Embrace digital technologies: With the rapid increase in the number of mobile phone users and Wi-Fi networks being one of the necessities, there is huge potential to tap these technologies for training and assessments. Learning, information sharing through active collaboration, especially in Indian language expands the scope of skill development to unreachable areas where technology can go faster than the trainers. Blending technology based approaches with human interaction could enable faster outreach in training and learner management.
Think ‘appternships’: It’s cool to be an intern at an IT company. Everyone is attracted to charismatic careers. Apprentice is not a popular term since it is associated mostly with manufacturing or services. Would a change in nomenclature help – apprenticeship + internship = appternship, like how we have been proposing similar ways to handle aspirational professions. Apprenticeship schemes are being supported wholeheartedly by the government; but we need changes at the ground level, by creating more awareness about the benefits – both for youth and industry , particularly, SME and MSMEs in the informal sector.
Aspirational value: We are trying hard to sell something that people are not aware about. We are dealing with issues of equality and equity. It is the placement of ‘I’ in IIT or ITI that creates a world of difference about popular aspirations. Even in the remotest area an engineering degree or an MBA is perceived as a gateway to better life and job prospects. Breaking this mould is highly impossible even if these engineering graduates remain unemployed after spending lakhs of rupees on their education. How do we handle such paradoxes along with the set notions of careers and employment.
Ease of doing business and industry expertise: The fact that private partnership is the way to go for implementing various government schemes needs to be supported with ease of doing business in this sector.
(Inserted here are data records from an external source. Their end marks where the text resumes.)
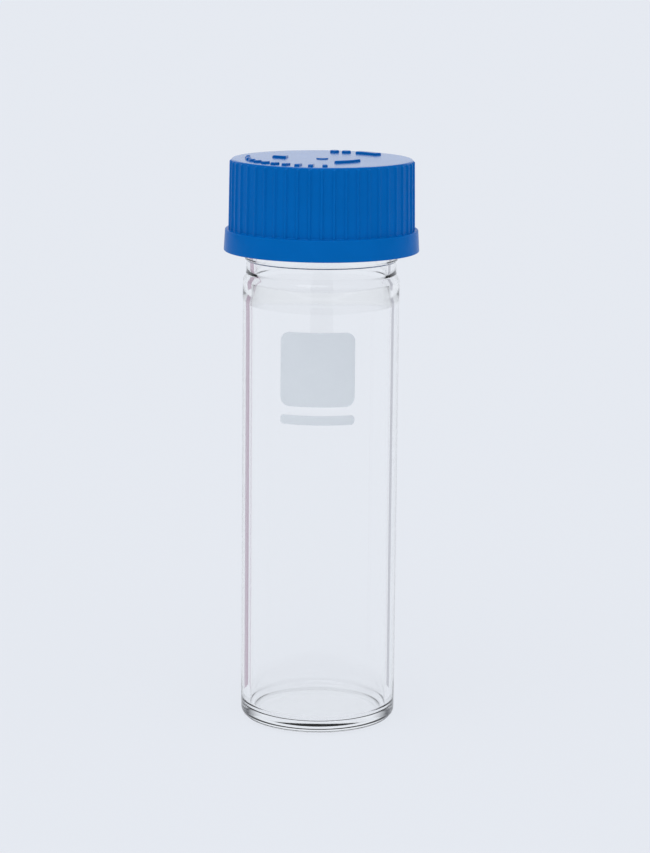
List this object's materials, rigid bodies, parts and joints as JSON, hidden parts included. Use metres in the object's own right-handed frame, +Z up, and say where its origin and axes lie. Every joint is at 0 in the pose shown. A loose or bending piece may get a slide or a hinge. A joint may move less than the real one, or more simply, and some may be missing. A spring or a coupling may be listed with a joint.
{
  "type": "hybridization tube",
  "caption": "Clear glass hybridization tube with a flat base and a round-threaded neck, closed by a ribbed blue screw cap over a soft sealing liner.",
  "frame": {"origin": "middle of the circle on which the foot of the glass stands", "axes": "+Z up along the tube's axis, towards the cap; -Y is the front, where the marking patch is"},
  "size_m": [0.054, 0.054, 0.1586],
  "materials": {
    "borosilicate_glass": "clear, fire-polished",
    "blue_polypropylene": "moulded, satin gloss",
    "silicone_rubber": "soft, faced with a white film",
    "white_enamel": "matt fired enamel"
  },
  "bodies": {
    "tube": {"glass_tube": "borosilicate_glass", "marking_patch": "white_enamel"},
    "liner": {"sealing_liner": "silicone_rubber"},
    "cap": {"screw_cap": "blue_polypropylene"}
  },
  "joints": [
    {"name": "cap_lift", "type": "slide", "parent": "tube", "child": "liner", "axis": [0, 0, 1], "range_m": [0, 0.0241]},
    {"name": "cap_turn", "type": "hinge", "parent": "liner", "child": "cap", "pos_m": [0, 0, 0.154], "axis": [0, 0, 1], "range_deg": [0, 2160]}
  ],
  "couplings": [
    {"joint": "cap_lift", "follows": "cap_turn", "m_per_rad": 0.00063662}
  ]
}
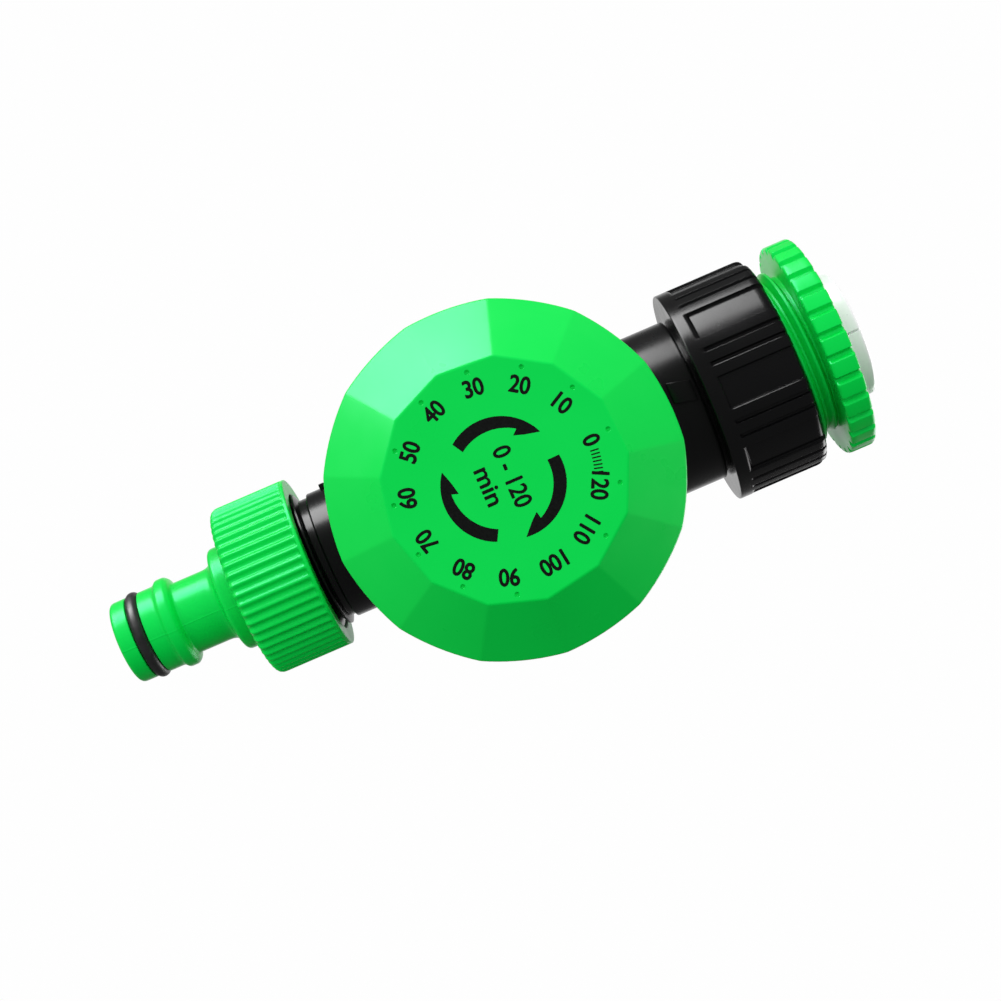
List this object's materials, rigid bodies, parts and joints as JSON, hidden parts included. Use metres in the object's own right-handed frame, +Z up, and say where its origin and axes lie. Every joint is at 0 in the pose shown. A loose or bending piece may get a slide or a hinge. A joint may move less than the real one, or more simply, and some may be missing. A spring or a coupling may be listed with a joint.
{
  "type": "drip irrigation timer",
  "caption": "Wind-up water timer that hangs from a garden tap: faceted round dial on a black case, threaded union inlet above, quick-connect hose nipple below.",
  "frame": {"origin": "centre of the mouth of the tap thread, where the timer hangs from the tap", "axes": "+Z up the water path into the tap, -Y out through the face of the dial, +X to the right when the dial is seen from the front"},
  "size_m": [0.0628, 0.0605, 0.1472],
  "materials": {
    "green_plastic": "satin moulded ABS",
    "black_plastic": "satin moulded ABS",
    "black_rubber": "matt",
    "chrome": "bright plating",
    "brass": "stamped",
    "steel": "bright drawn",
    "white_plastic": "natural acetal"
  },
  "bodies": {
    "inlet_coupling": {"tap_reducer": "chrome", "tap_washer": "black_rubber", "thread_adapter": "green_plastic", "reducer_washer": "black_rubber", "inlet_nut": "black_plastic", "inlet_washer": "black_rubber"},
    "timer_body": {"valve_body": "black_plastic", "rear_cover": "black_plastic", "cover_screws": "steel", "movement_screws": "steel", "valve_cap": "white_plastic", "valve_cap_seal": "black_rubber", "shaft_bonnet": "white_plastic", "bonnet_seal": "black_rubber", "plunger_seal": "black_rubber", "valve_spring": "steel", "rear_plate": "brass", "front_plate": "brass", "plate_pillars": "brass", "spring_stud": "brass", "mainspring": "steel", "movement_cover": "black_plastic", "swivel_ring": "white_plastic", "filter_screen": "white_plastic", "outlet_nipple": "green_plastic", "nipple_o_ring": "black_rubber", "outlet_washer": "black_rubber"},
    "dial": {"dial": "green_plastic", "hub_clip": "steel", "dial_shaft": "steel", "main_wheel": "brass", "lift_cam": "white_plastic"},
    "second_arbor": {"second_pinion": "steel", "second_wheel": "brass"},
    "third_arbor": {"third_pinion": "steel", "third_wheel": "brass"},
    "escape_arbor": {"escape_pinion": "steel", "escape_wheel": "brass"},
    "pallets": {"pallet_lever": "brass", "pallet_arbor": "steel"},
    "valve_plunger": {"plunger": "white_plastic", "valve_disc": "black_rubber", "disc_holder": "white_plastic", "disc_nut": "brass"},
    "outlet_nut": {"outlet_nut": "green_plastic"}
  },
  "joints": [
    {"name": "inlet_swivel", "type": "hinge", "parent": "inlet_coupling", "child": "timer_body", "pos_m": [0, 0, -0.029], "axis": [0, 0, 1], "continuous": true},
    {"name": "dial_turn", "type": "hinge", "parent": "timer_body", "child": "dial", "pos_m": [0, 0, -0.0696], "axis": [0, 1, 0], "range_deg": [0, 332.31], "stiffness_Nm_per_rad": 0.004, "springref_deg": -85.94},
    {"name": "second_turn", "type": "hinge", "parent": "timer_body", "child": "second_arbor", "pos_m": [-0.0096, 0, -0.06406], "axis": [0, 1, 0], "range_deg": [-1500, 0]},
    {"name": "third_turn", "type": "hinge", "parent": "timer_body", "child": "third_arbor", "pos_m": [-0.01044, 0, -0.0733], "axis": [0, 1, 0], "range_deg": [0, 5400]},
    {"name": "escape_turn", "type": "hinge", "parent": "timer_body", "child": "escape_arbor", "pos_m": [-0.00397, 0, -0.07995], "axis": [0, 1, 0], "range_deg": [-19400, 0]},
    {"name": "pallet_rock", "type": "hinge", "parent": "timer_body", "child": "pallets", "pos_m": [0.00221, 0, -0.08046], "axis": [0, 1, 0], "range_deg": [-4, 4]},
    {"name": "plunger_lift", "type": "slide", "parent": "timer_body", "child": "valve_plunger", "axis": [0, 1, 0], "range_m": [0, 0.00245], "deforming": ["valve_spring"]},
    {"name": "outlet_nut_turn", "type": "hinge", "parent": "timer_body", "child": "outlet_nut", "pos_m": [0, 0, -0.1166], "axis": [0, 0, 1], "continuous": true}
  ],
  "couplings": [
    {"joint": "second_turn", "follows": "dial_turn", "ratio": -4.5},
    {"joint": "third_turn", "follows": "dial_turn", "ratio": 16.2},
    {"joint": "escape_turn", "follows": "dial_turn", "ratio": -58.32},
    {"joint": "plunger_lift", "follows": "dial_turn", "m_per_rad": 0.0004138}
  ]
}
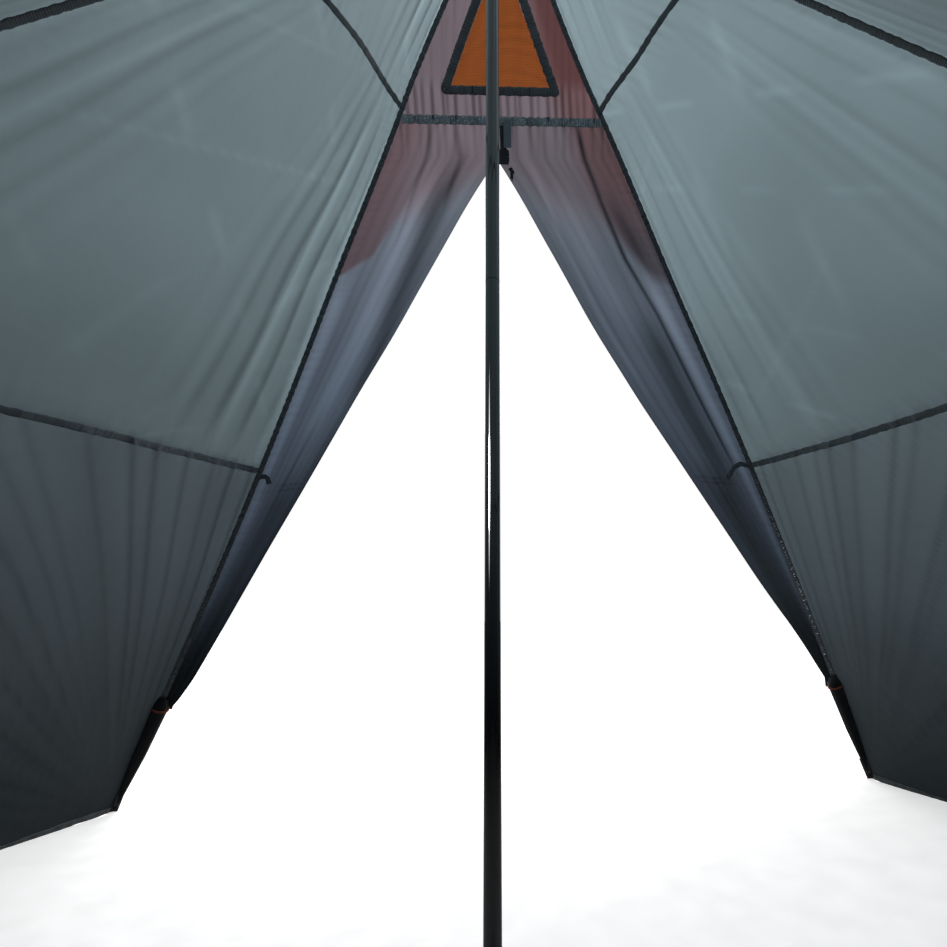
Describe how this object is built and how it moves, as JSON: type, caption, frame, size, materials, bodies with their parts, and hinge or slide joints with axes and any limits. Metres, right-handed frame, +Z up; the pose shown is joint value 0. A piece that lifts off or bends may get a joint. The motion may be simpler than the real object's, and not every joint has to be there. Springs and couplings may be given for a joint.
{
  "type": "teepee tent",
  "caption": "Five-sided tepee tent on one centre pole, with a zipped front door, a hooded vent, hems and pegging corners.",
  "frame": {"origin": "on the ground at the pole's foot", "axes": "+Z up the pole, the doorway faces -Y, +X to the right for somebody who looks in from outside"},
  "size_m": [3.7722, 2.9165, 2.3422],
  "materials": {
    "canopy": "thin coated polyester, translucent grey-teal",
    "tape": "dark binding tape",
    "hood": "orange ripstop polyester",
    "mesh": "fine insect mesh",
    "zip": "coil zip",
    "zip_metal": "black enamel",
    "grey_webbing": "woven webbing",
    "red_webbing": "woven webbing",
    "eyelet": "plated eyelet",
    "elastic": "braided elastic cord",
    "toggle": "moulded toggle",
    "pole": "gloss black powder coat",
    "pole_plug": "moulded plug",
    "peak_cloth": "reinforced polyester"
  },
  "bodies": {
    "root": {"apex_cap": "peak_cloth", "apex_pocket": "peak_cloth", "corner_eyelets": "eyelet", "corner_tabs": "red_webbing", "door_header": "canopy", "door_seam_left": "tape", "door_seam_right": "tape", "flap_tail_left": "canopy", "flap_tail_right": "canopy", "flap_web_left": "canopy", "flap_web_right": "canopy", "header_seam_tape": "tape", "hem_left": "tape", "hem_rear_left": "tape", "hem_rear_right": "tape", "hem_right": "tape", "hip_seam_left": "tape", "hip_seam_rear": "tape", "hip_seam_right": "tape", "panel_left_lower": "canopy", "panel_left_middle": "canopy", "panel_left_upper": "canopy", "panel_rear_left_lower": "canopy", "panel_rear_left_middle": "canopy", "panel_rear_left_upper": "canopy", "panel_rear_right_lower": "canopy", "panel_rear_right_middle": "canopy", "panel_rear_right_upper": "canopy", "panel_right_lower": "canopy", "panel_right_middle": "canopy", "panel_right_upper": "canopy", "ring_tape_lower_left": "tape", "ring_tape_lower_rear_left": "tape", "ring_tape_lower_rear_right": "tape", "ring_tape_lower_right": "tape", "ring_tape_upper_left": "tape", "ring_tape_upper_rear_left": "tape", "ring_tape_upper_rear_right": "tape", "ring_tape_upper_right": "tape", "tie_loop_left": "elastic", "tie_loop_right": "elastic", "vent_binding": "tape", "vent_hood": "hood", "vent_mesh": "mesh", "zip_tab": "grey_webbing", "zip_upper": "zip"},
    "pole": {"pole_lower": "pole", "pole_upper": "pole", "pole_foot_plug": "pole_plug", "pole_tip": "pole_plug"},
    "leaf_edge_left": {"flap_roll_left": "canopy", "zip_chain_left": "zip"},
    "leaf_edge_right": {"flap_roll_right": "canopy", "zip_chain_right": "zip"},
    "slider": {"zip_slider": "zip_metal"},
    "pull": {"zip_pull": "zip_metal"},
    "toggle_left": {"tie_toggle_left": "toggle"},
    "toggle_right": {"tie_toggle_right": "toggle"}
  },
  "joints": [
    {"name": "pole_lean", "type": "hinge", "parent": "root", "child": "pole", "pos_m": [0, 0, 2.25], "axis": [1, 0, 0], "range_deg": [-12, 12]},
    {"name": "door_edge_left", "type": "hinge", "parent": "root", "child": "leaf_edge_left", "pos_m": [0, -0.22809, 1.68], "axis": [0, -0.9466, 0.3223], "range_deg": [0, 32.2]},
    {"name": "door_edge_right", "type": "hinge", "parent": "root", "child": "leaf_edge_right", "pos_m": [0, -0.22809, 1.68], "axis": [0, 0.9466, -0.3223], "range_deg": [0, 32.2]},
    {"name": "zip_slide", "type": "slide", "parent": "leaf_edge_left", "child": "slider", "axis": [-0.5351, -0.2722, -0.7997], "range_m": [0, 1.63]},
    {"name": "pull_swing", "type": "hinge", "parent": "slider", "child": "pull", "pos_m": [-0.02033, -0.22896, 1.64639], "axis": [1, 0, 0], "range_deg": [-15, 60]},
    {"name": "toggle_swing_left", "type": "hinge", "parent": "root", "child": "toggle_left", "pos_m": [-0.94525, -0.73898, 0.30047], "axis": [1, 0, 0], "range_deg": [-60, 0]},
    {"name": "toggle_swing_right", "type": "hinge", "parent": "root", "child": "toggle_right", "pos_m": [0.94525, -0.73898, 0.30047], "axis": [1, 0, 0], "range_deg": [-60, 0]}
  ]
}
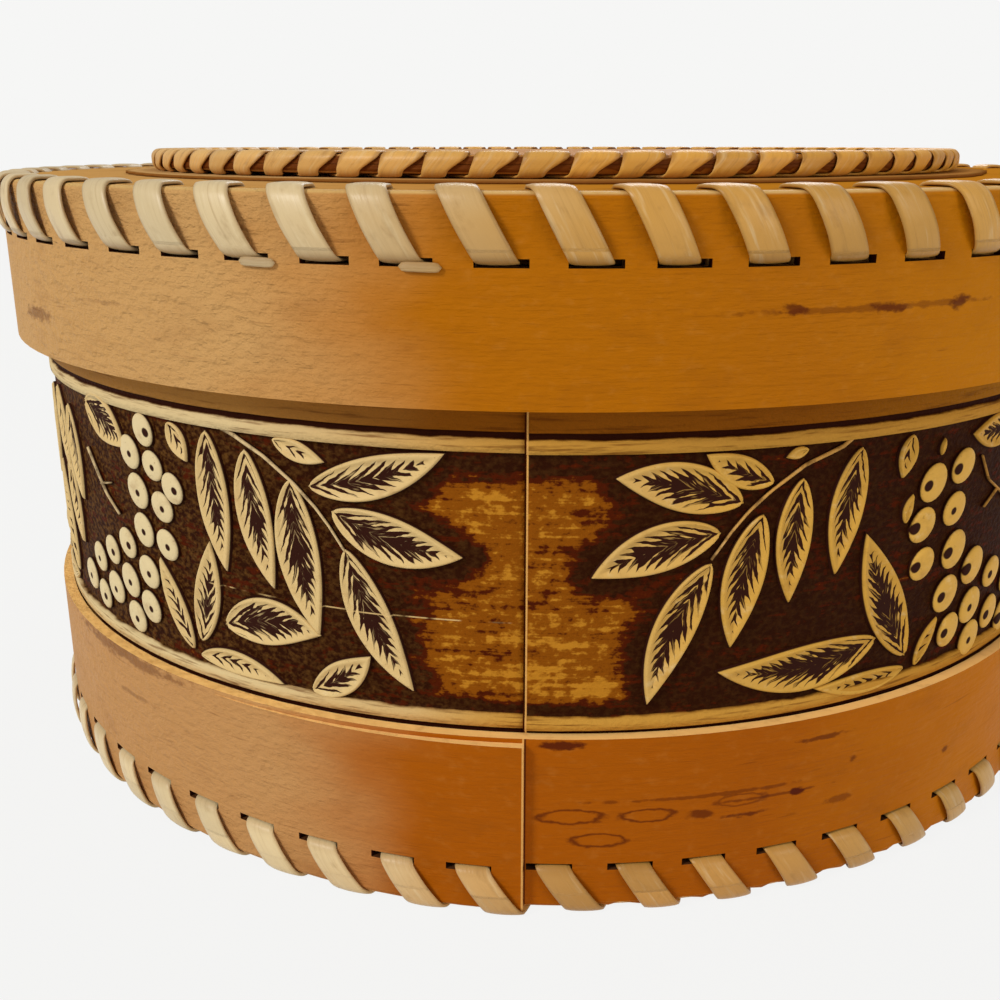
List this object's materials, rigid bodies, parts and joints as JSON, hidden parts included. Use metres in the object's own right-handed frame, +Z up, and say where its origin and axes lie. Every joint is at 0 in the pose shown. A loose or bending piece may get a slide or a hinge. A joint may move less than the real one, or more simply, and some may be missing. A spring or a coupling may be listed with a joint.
{
  "type": "birch bark box",
  "caption": "Round birch bark box with a lift-off lid, laced along its edges and round a raised disc, with an embossed band of rowan leaves and berries.",
  "frame": {"origin": "middle of the surface that the box stands on, on the axis of the box", "axes": "+Z up along the axis of the box, -Y towards the front, +X to the right seen from the front"},
  "size_m": [0.1812, 0.1812, 0.0925],
  "materials": {
    "inner_bark": "smooth inner side of birch bark, matte, tan",
    "amber_bark": "smooth inner side of birch bark, darker amber with fine wrinkles and lenticels",
    "embossed_bark": "pressed bark, stained dark in the field, with pale raised leaves and berries",
    "base_board": "laminated bark board, matte",
    "pale_bast": "pale split bast strip, slightly fibrous",
    "brown_bark_strip": "golden brown bark strip, satin"
  },
  "bodies": {
    "box": {"base_disc": "base_board", "floor_lining": "inner_bark", "inner_wall": "inner_bark", "embossed_band": "embossed_bark", "bottom_hoop": "amber_bark", "bottom_lacing": "pale_bast"},
    "lid": {"lid_hoop": "amber_bark", "lid_liner": "inner_bark", "lid_top": "inner_bark", "lid_lining": "inner_bark", "lid_lacing": "pale_bast", "lid_underlay": "inner_bark", "disc_pad": "base_board", "raised_disc_back": "inner_bark", "raised_disc_face": "amber_bark", "raised_disc_lacing": "brown_bark_strip"}
  },
  "joints": [
    {"name": "lid_lift", "type": "slide", "parent": "box", "child": "lid", "axis": [0, 0, 1], "range_m": [0, 0.06]}
  ]
}
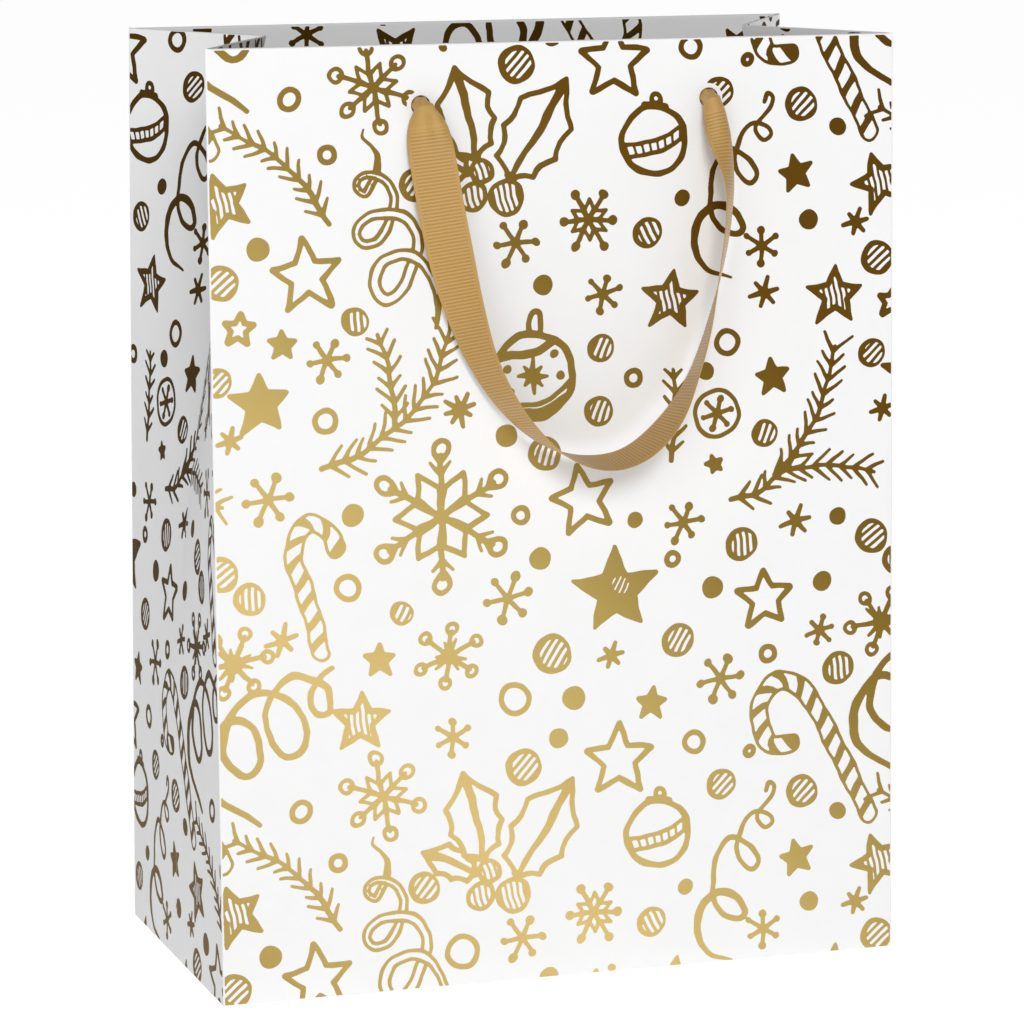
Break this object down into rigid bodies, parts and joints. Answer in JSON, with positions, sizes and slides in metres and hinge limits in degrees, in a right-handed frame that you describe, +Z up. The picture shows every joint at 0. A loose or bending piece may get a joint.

Tax exemptions and sops apart, we need infrastructural support and domain expertise in ensuring that the training gets desired results. QPs and NOS give us the jobs roles and competencies but do we have necessary training talent and are the industry experts ready to bridge the subject expertise through innovative ways? PPP models need equal participation and commitment from all the stakeholders
Learn from the leader: Internationally, we have been following many role models like German, Swiss or Australian in designing and delivering our skilling programs. While these models give us a lot to learn from, we should also look for successful indigenous models that have set new benchmarks in dealing with our unique challenges in training and employment. While foreign models can help us with best practices, home grown and tested ones offer something that’s more replicable, scalable and sustainable.
*For these action points I am indebted to more than 200 stakeholders in the skill development, corporate training, vocational education and mainstream education domains. In my pursuit to capture Skill Stories and conduct Skill Talks I have had several meetings, discussions and conversations with active participants in the skill space in India, including more than 100 members from leadership teams of various government and private organizations covering different states in India.